If your business has multiple locations in different states or has remote employees in different states, you’ll also want to include each state-specific law in your policy.
3. Stay on top of requests with a PTO tracker
A PTO tracker can help your business stay on top of your time off policies and help you track and manage your employee’s leave all in one place.
Our PTO tracker makes it easy for employees to submit time off requests and keep track of how much PTO they have left, while also helping to prevent miscommunication, missed shifts, and payroll errors.
4. Encourage time off
Though some states don’t require employees to use their PTO by the end of the year, some have a use it or lose it policy that states otherwise. Our PTO survey found that 60% of employees had leftover paid time off at the end of the year.

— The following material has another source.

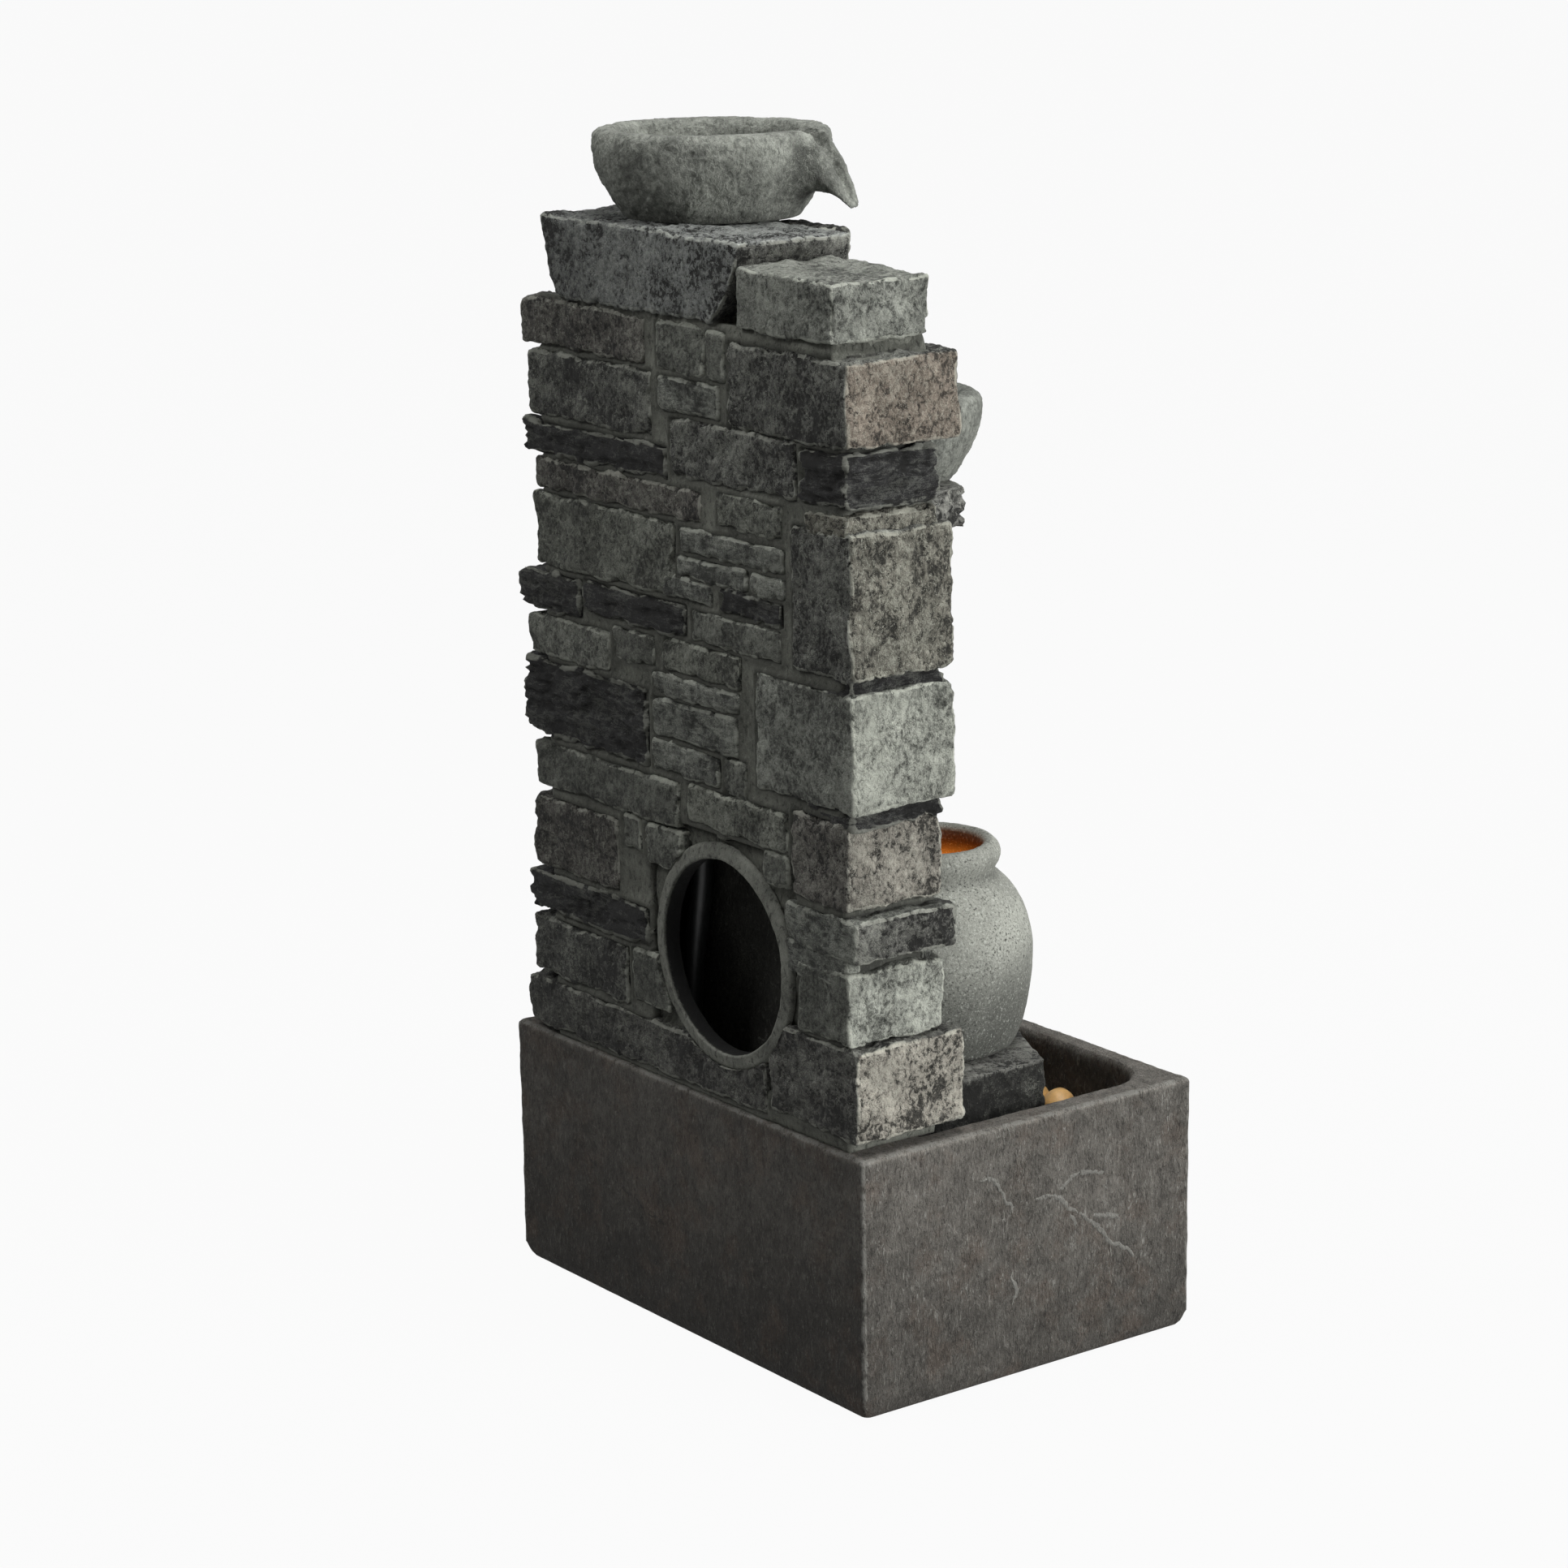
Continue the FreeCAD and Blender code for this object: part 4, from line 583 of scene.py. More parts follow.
left_stones, right_stones, back_stones, front_stones = [], [], [], []
for number, (x0, x1, z0, z1, y0, kind, side) in enumerate(QUOINS):
    near = min(x1, x0 + 66)
    left_stones.append(stone((x0, y0, z0), (near, STONE_BACK, z1), kind, 60 + number, 1.75, 3.2, side=side,
                             seam=near if near < x1 else NO_SEAM))
    if near < x1:
        back_stones.append(facing(near - 14, x1, z0, z1, kind, 60 + number, near - 14))
        front_stones.append(front_facing(near - 14, x1, z0 + 1, z1 - 1, 5, side, 60 + number))
for number, (x0, x1, z0, z1, proud, kind) in enumerate(STONES):
    split = x1 if x1 < WALL_RIGHT + 3 else max(x0, x1 - 75)
    if x1 > split:
        right_stones.append(stone((split, 72 - proud, z0), (x1 + 1, STONE_BACK, z1), kind, number, 2.1, 3.5,
                                  seam=split if split > x0 + 1 else NO_SEAM))
    if split > x0 + 1:
        back_stones.append(facing(x0, min(split + 9, x1), z0, z1, kind, number,
                                  split + 9 if x1 > split else NO_SEAM))
        front_stones.append(front_facing(x0, min(split + 9, x1), z0, z1, proud, kind, number))

# A shoulder stone, and two dark stones that fill deep joints at the left corner.

left_stones.append(stone((-196, 68, 598), (-150, 143, 617), "tan", 81, 2.0, 4, 1.6, side="tan"))
for number, (z0, z1) in enumerate(((496, 511), (408, 424))):
    left_stones.append(stone((-196.5, 66, z0), (-150, 142, z1), "slate", 83 + number, 2.0, 4, 1.2))
MID_HEIGHT = 455
for name, stones in (("left", left_stones), ("right", right_stones), ("back", back_stones)):
    for part, high in (("_high", True), ("_low", False)):
        chosen = [s for s in stones if (s[0][:, 2].mean() > MID_HEIGHT) == high]
        lay("wall_stones_" + name + part, chosen, wall_finish, "wall_stone", "tower_shell")
lay("wall_stones_front", front_stones, wall_finish, "wall_stone", "tower_shell")


def round_hole(level, window, sides, radius, count):
    """A square of wall at one Y with a round hole: rings that run from the square's edge in to the circle."""
    x0, x1, z0, z1 = window
    xs = steps(x0, x1, step=sides)
    zs = steps(z0, z1, step=sides)
    edge = np.concatenate([np.stack([xs[:-1], 0 * xs[:-1] + z0], 1), np.stack([0 * zs[:-1] + x1, zs[:-1]], 1),
                           np.stack([xs[:0:-1], 0 * xs[1:] + z1], 1), np.stack([0 * zs[1:] + x0, zs[:0:-1]], 1)])
    way = edge - [HOLE_X, HOLE_Z]
    circle = [HOLE_X, HOLE_Z] + way * (radius / np.linalg.norm(way, axis=1, keepdims=True))
    t = np.linspace(0, 1, count)[:, None, None]
    flat = edge * (1 - t) + circle * t
    flat = np.concatenate([flat, flat[:, :1]], axis=1)
    points = np.stack([flat[..., 0], np.full(flat.shape[:2], level), flat[..., 1]], axis=-1)
    return grid(points)


def mortar_wall():
    """The mortar core: an outer block and the hollow inside it, each with a round opening in its back."""
    window = (HOLE_X - 84, HOLE_X + 84, HOLE_Z - 84, HOLE_Z + 84)
    shells = []
    for low, high, size, inside in (
            ((WALL_LEFT, WALL_FRONT, WALL_FOOT), (WALL_RIGHT, WALL_BACK, WALL_TOP), 2.4, False),
            ((-183, 81, WALL_FOOT), (149, 131, 718), 3.5, True)):
        xs = steps(low[0], window[0], window[1], high[0], step=size)
        zs = steps(low[2], window[2], window[3], high[2], step=size)
        points, quads = block(xs, steps(low[1], high[1], step=4.0), zs, window)
        patch = round_hole(high[1], window, 168 / round(168 / size), HOLE_R + 1, 7)
        points, quads = weld([(points, quads), patch])
        shells.append((points, quads[:, ::-1] if inside else quads))
    return shells


def near_stone(p):
    """Distance in the wall's plane to the nearest stone's outline."""
    best = np.full(len(p), 99.0)
    for x0, x1, z0, z1, *_ in QUOINS + STONES:
        dx = np.maximum(np.maximum(x0 - p[:, 0], p[:, 0] - x1), 0)
        dz = np.maximum(np.maximum(z0 - p[:, 2], p[:, 2] - z1), 0)
        best = np.minimum(best, np.hypot(dx, dz))
    return best


def mortar_finish():
    """Trowelled mortar, grey-brown, darker in the joints, with grains of sand; painted shade where the mesh marks it.
    """
    paint = Paint("trowelled mortar", rough=0.88, Specular_IOR_Level=0.2)
    cloud = paint.noise(34, 4, 0.6)
    fine = paint.noise(300, 5, 0.66, 0.6, stretch=(1.0, 1.0, 0.6))
    dust = paint.noise(1400, 2, 0.6)
    level = 1.0 + 1.3 * (cloud - 0.5) + 1.2 * (fine - 0.5) + 1.2 * (dust - 0.5)
    colour = paint.tone(paint.mark("tint", "Color"), paint.maths("MAXIMUM", level, 0.1))
    low = paint.limit(0.45, 0.37, fine) * 0.5
    colour = paint.mix(paint.maths("MAXIMUM", low, paint.mark("dip") * 0.85), colour, (0.006, 0.006, 0.006))
    worn = paint.limit(0.57, 0.66, fine + 0.25 * (dust - 0.5)) * 0.35 * (1.0 - paint.mark("dip"))
    worn = paint.maths("MAXIMUM", worn, paint.limit(0.6, 1.1, paint.mark("edge") + 0.7 * (fine - 0.3)) * 0.6)
    colour = paint.mix(worn, colour, (0.235, 0.242, 0.212))
    return paint.wear(colour, 0.76 + 0.18 * dust, 0.7 * fine + 0.3 * dust + 0.35 * cloud, 0.0009)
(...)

If employees don’t feel comfortable requesting time off, their earned PTO hours could be left on the table. Make sure to encourage your employees to take their time off so PTO hours don’t go to waste. Employees should feel comfortable requesting time off, and you should remind them to use this benefit to take some much-needed rest when they need it.
Know the answers to common PTO payout questions
PTO payout can be confusing, which is why knowing your state laws and regulations is important. Here are some answers to common PTO payout questions you may be asking yourself.
Can you cash out PTO?
By law, some states require employers to pay employees for their unused PTO hours should they leave the company. For those still employed, companies are not required to pay employees for unused PTO hours, but they may allow employees to roll over unused vacation time to the following year. Make sure to check your state’s laws for specific guidelines on whether or not you’re required to cash out an employee’s PTO at termination.
What’s the difference between PTO payout and use it or lose it PTO?
PTO payout is when an employer pays an employee for unused vacation time either at the time of termination or at the end of the year. Use it or lose it PTO is when an employee will need to use their accrued PTO hours by the end of the year or they lose out on those hours and will not be compensated or able to roll them over into the following year.
Some employers may have a use it or lose it PTO policy, however, a few states prohibit employers from implementing this policy, including California, Montana, Colorado, and Nebraska.
Does PTO payout get taxed?
Yes. Since the IRS considers PTO payouts as supplemental wages, these funds are subject to tax withholdings. Supplemental wages are any wages outside of an employee’s regular pay. This can include bonuses, commission, severance pay, back pay, and payment for unused PTO.